---- INFORMATION SHOWN
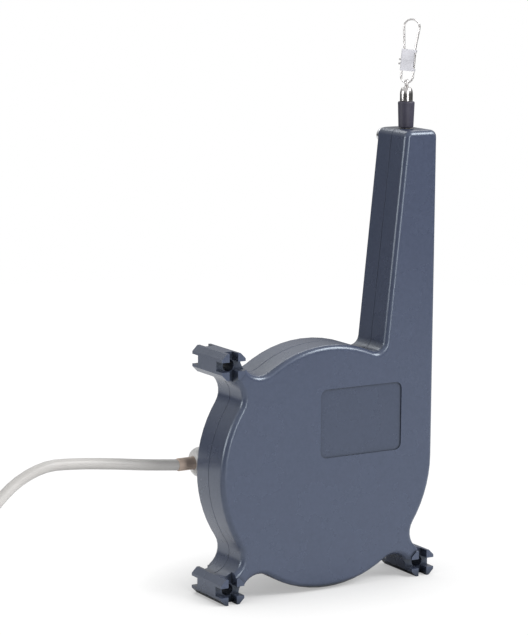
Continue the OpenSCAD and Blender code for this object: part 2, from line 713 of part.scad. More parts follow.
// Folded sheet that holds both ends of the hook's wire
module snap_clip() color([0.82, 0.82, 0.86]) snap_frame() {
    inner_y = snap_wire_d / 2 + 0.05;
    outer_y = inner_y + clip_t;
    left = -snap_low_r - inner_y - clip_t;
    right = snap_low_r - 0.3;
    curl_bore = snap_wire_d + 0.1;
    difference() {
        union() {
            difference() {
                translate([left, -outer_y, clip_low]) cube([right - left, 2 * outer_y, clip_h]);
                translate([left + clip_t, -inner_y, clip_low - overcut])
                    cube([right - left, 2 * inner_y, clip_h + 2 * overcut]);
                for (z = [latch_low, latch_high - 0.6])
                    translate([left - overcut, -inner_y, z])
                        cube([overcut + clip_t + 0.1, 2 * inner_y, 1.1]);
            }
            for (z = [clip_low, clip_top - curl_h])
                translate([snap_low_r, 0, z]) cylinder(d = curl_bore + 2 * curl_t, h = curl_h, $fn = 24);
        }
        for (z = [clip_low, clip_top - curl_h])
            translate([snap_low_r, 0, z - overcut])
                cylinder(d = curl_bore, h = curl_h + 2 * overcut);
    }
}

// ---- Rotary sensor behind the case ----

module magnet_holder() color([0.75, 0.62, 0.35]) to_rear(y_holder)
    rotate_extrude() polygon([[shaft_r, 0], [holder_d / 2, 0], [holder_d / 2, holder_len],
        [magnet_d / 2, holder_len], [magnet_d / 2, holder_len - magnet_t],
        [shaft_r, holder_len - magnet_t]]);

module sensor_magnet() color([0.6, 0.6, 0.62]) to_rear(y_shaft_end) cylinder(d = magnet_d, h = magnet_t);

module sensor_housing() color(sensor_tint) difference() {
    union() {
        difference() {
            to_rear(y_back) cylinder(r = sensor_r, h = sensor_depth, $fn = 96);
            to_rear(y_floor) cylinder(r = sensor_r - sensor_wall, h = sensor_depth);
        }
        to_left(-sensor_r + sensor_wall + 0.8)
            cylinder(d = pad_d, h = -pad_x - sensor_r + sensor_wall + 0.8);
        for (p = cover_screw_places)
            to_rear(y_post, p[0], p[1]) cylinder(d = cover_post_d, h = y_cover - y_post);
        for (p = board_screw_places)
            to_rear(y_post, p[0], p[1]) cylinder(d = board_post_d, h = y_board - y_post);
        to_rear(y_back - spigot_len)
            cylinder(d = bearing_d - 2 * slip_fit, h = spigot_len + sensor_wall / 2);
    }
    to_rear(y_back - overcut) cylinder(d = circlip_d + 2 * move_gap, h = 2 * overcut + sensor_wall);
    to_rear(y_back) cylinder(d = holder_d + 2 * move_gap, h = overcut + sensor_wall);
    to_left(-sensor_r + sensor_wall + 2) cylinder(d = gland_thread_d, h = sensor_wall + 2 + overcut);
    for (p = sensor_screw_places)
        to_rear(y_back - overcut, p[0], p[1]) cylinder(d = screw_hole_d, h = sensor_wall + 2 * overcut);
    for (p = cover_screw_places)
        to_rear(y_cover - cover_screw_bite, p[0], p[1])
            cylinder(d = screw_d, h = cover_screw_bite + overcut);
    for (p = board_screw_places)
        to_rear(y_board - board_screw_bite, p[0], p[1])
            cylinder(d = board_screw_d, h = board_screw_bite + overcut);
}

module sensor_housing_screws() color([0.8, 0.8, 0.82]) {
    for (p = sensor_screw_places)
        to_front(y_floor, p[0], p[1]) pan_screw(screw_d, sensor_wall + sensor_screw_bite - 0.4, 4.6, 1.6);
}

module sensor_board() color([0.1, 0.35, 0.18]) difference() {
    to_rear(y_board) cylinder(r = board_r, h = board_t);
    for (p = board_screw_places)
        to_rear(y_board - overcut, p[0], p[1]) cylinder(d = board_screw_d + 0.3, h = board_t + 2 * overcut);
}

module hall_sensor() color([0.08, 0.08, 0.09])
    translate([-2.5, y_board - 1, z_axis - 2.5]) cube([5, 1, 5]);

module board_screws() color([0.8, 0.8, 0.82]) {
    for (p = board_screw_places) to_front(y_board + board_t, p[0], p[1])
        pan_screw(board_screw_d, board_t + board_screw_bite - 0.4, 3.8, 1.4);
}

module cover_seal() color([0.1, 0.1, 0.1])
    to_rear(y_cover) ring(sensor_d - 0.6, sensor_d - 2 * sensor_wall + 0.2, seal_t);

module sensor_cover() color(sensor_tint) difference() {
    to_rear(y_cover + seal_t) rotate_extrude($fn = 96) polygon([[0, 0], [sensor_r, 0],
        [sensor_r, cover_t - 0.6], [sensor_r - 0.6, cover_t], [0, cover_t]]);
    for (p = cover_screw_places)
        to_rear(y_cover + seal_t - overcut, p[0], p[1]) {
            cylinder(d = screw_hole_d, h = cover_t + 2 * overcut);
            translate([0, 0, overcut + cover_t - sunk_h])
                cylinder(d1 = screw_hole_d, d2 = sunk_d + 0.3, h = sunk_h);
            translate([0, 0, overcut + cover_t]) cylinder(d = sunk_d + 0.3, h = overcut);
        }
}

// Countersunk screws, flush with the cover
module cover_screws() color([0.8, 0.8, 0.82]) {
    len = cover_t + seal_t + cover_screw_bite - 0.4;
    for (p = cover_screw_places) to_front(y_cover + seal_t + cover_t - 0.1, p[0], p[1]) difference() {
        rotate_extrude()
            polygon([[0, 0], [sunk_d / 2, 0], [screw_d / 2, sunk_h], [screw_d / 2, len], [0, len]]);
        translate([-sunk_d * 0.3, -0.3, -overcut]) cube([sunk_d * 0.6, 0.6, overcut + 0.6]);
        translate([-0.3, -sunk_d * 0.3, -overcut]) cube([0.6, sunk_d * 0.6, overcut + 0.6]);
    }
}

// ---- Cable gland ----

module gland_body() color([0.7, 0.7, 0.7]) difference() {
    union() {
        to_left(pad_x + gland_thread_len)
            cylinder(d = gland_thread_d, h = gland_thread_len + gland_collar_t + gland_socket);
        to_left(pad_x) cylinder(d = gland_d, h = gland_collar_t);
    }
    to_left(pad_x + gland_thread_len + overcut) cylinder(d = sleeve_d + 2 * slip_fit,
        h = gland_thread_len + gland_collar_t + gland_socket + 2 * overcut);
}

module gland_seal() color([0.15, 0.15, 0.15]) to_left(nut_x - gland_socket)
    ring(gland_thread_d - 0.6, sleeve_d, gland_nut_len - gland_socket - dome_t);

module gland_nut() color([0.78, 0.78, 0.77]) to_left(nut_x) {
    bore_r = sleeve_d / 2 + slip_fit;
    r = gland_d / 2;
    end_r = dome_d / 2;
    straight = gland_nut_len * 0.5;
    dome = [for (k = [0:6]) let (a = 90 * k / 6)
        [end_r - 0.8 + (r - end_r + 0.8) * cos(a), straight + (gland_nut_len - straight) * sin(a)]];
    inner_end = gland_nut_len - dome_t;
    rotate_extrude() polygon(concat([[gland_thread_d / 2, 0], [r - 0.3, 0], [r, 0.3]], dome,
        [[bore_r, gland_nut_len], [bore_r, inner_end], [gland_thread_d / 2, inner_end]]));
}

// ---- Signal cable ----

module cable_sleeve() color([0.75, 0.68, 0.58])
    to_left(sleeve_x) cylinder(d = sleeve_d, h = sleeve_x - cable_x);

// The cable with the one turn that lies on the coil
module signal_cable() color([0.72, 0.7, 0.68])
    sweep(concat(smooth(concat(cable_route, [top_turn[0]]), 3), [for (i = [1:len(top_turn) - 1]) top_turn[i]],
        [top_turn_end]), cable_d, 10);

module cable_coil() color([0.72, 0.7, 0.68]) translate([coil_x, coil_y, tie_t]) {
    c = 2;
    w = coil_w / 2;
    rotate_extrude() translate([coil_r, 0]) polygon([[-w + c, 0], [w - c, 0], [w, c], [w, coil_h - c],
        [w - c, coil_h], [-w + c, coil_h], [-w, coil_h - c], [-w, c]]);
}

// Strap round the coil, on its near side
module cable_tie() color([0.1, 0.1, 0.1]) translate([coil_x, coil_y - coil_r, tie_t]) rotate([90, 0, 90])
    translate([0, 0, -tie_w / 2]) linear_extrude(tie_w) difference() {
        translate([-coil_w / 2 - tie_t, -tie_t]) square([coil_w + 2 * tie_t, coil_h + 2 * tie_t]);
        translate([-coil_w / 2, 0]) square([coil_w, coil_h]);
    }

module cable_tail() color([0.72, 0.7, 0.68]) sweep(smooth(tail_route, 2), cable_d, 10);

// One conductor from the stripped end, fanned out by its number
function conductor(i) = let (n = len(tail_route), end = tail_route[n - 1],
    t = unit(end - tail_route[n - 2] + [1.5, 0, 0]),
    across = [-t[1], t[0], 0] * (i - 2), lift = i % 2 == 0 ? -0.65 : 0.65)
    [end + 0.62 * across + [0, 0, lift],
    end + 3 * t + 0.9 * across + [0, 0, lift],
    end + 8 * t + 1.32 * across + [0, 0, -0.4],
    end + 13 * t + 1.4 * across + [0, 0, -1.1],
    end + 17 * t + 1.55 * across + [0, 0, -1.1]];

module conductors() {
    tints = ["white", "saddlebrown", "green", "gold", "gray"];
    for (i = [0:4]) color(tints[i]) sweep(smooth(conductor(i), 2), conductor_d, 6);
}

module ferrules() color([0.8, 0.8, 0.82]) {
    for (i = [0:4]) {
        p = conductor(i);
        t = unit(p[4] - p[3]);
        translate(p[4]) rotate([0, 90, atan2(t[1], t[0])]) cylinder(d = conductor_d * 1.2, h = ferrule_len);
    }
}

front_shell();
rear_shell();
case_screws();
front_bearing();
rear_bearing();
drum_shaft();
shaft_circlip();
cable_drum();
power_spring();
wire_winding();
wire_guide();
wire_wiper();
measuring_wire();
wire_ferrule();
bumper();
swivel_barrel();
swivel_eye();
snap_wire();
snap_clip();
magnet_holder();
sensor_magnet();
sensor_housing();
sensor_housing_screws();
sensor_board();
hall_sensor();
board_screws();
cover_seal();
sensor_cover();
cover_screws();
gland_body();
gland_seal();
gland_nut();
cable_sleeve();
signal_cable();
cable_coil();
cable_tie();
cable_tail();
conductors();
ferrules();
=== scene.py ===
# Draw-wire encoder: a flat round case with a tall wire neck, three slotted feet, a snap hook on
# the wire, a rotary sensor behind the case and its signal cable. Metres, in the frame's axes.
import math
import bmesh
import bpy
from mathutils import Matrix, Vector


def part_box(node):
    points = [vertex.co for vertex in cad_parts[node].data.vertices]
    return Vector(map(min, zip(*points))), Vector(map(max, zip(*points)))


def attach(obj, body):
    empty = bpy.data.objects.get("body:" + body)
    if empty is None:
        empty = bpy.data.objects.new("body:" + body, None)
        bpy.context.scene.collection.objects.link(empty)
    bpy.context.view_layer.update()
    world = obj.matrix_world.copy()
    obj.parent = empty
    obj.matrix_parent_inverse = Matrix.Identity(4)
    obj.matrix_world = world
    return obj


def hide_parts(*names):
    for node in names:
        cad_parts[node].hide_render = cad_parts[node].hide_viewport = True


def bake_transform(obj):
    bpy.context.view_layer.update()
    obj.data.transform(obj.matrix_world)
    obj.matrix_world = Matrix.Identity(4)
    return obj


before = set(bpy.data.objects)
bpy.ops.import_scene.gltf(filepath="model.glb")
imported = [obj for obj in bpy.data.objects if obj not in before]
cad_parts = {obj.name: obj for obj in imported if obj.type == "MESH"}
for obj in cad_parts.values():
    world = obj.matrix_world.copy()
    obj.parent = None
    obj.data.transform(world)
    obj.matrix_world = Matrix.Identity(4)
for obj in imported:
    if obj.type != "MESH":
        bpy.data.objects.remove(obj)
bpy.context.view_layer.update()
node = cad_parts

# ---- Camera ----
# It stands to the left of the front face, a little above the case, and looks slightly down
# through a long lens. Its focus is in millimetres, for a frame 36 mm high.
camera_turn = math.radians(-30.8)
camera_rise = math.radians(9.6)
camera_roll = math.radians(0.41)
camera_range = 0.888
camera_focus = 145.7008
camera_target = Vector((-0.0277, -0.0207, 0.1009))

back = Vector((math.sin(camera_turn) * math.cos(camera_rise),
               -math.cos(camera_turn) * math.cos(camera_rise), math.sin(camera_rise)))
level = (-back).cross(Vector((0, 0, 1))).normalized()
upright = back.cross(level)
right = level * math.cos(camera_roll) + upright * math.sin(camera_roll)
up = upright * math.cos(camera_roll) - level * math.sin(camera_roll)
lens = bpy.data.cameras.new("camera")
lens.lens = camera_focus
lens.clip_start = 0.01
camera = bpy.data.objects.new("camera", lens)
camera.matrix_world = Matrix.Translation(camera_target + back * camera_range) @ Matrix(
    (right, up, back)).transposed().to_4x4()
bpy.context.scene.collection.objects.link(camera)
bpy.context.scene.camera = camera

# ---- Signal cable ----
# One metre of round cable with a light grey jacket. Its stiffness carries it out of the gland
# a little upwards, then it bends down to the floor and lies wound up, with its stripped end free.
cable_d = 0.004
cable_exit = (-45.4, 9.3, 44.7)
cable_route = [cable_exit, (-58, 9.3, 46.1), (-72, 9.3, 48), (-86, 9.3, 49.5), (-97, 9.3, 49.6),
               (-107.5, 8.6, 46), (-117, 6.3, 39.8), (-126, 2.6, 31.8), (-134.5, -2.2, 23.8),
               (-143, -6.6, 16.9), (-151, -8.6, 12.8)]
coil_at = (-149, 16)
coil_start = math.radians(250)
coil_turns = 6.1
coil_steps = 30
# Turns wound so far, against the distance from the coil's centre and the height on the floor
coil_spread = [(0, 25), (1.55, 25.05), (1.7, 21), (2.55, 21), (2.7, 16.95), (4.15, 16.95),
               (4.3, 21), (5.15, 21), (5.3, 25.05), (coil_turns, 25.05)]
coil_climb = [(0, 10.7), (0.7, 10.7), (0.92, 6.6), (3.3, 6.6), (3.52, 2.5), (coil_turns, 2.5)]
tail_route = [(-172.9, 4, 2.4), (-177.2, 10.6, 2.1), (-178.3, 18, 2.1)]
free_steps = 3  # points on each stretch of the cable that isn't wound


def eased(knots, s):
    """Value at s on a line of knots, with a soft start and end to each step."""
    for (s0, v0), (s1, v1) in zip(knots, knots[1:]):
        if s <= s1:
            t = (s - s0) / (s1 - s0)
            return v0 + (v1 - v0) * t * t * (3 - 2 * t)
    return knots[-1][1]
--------
---- INFORMATION SHOWN
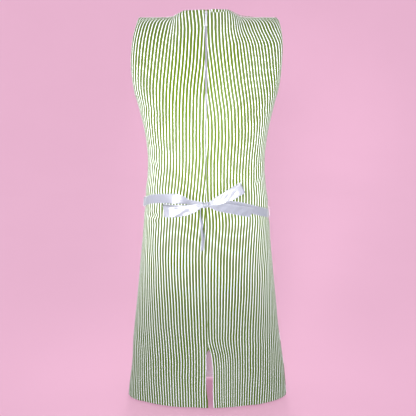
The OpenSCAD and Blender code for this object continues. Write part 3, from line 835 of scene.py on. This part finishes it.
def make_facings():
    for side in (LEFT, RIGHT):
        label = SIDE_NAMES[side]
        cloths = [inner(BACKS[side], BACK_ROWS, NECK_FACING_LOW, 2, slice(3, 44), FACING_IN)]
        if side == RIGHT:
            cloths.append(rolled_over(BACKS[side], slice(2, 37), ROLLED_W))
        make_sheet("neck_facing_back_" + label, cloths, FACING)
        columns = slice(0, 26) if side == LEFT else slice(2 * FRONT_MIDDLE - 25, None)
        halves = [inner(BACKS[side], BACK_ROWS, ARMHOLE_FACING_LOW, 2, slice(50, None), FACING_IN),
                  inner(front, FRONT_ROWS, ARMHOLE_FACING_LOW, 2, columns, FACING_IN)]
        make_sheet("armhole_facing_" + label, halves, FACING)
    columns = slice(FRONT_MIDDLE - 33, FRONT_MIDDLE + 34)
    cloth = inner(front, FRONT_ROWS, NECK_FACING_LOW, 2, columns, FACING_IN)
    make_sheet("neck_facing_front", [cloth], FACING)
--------
**WHAT THE TASK REQUIRES:** Reproduce, without alteration, solely the lines beginning at the line that includes "front_shell();" and ending at the line that includes "points = [vertex.co", both lines included.

**SOLUTION FOR THIS TASK:**
front_shell();
rear_shell();
case_screws();
front_bearing();
rear_bearing();
drum_shaft();
shaft_circlip();
cable_drum();
power_spring();
wire_winding();
wire_guide();
wire_wiper();
measuring_wire();
wire_ferrule();
bumper();
swivel_barrel();
swivel_eye();
snap_wire();
snap_clip();
magnet_holder();
sensor_magnet();
sensor_housing();
sensor_housing_screws();
sensor_board();
hall_sensor();
board_screws();
cover_seal();
sensor_cover();
cover_screws();
gland_body();
gland_seal();
gland_nut();
cable_sleeve();
signal_cable();
cable_coil();
cable_tie();
cable_tail();
conductors();
ferrules();
=== scene.py ===
# Draw-wire encoder: a flat round case with a tall wire neck, three slotted feet, a snap hook on
# the wire, a rotary sensor behind the case and its signal cable. Metres, in the frame's axes.
import math
import bmesh
import bpy
from mathutils import Matrix, Vector


def part_box(node):
    points = [vertex.co for vertex in cad_parts[node].data.vertices]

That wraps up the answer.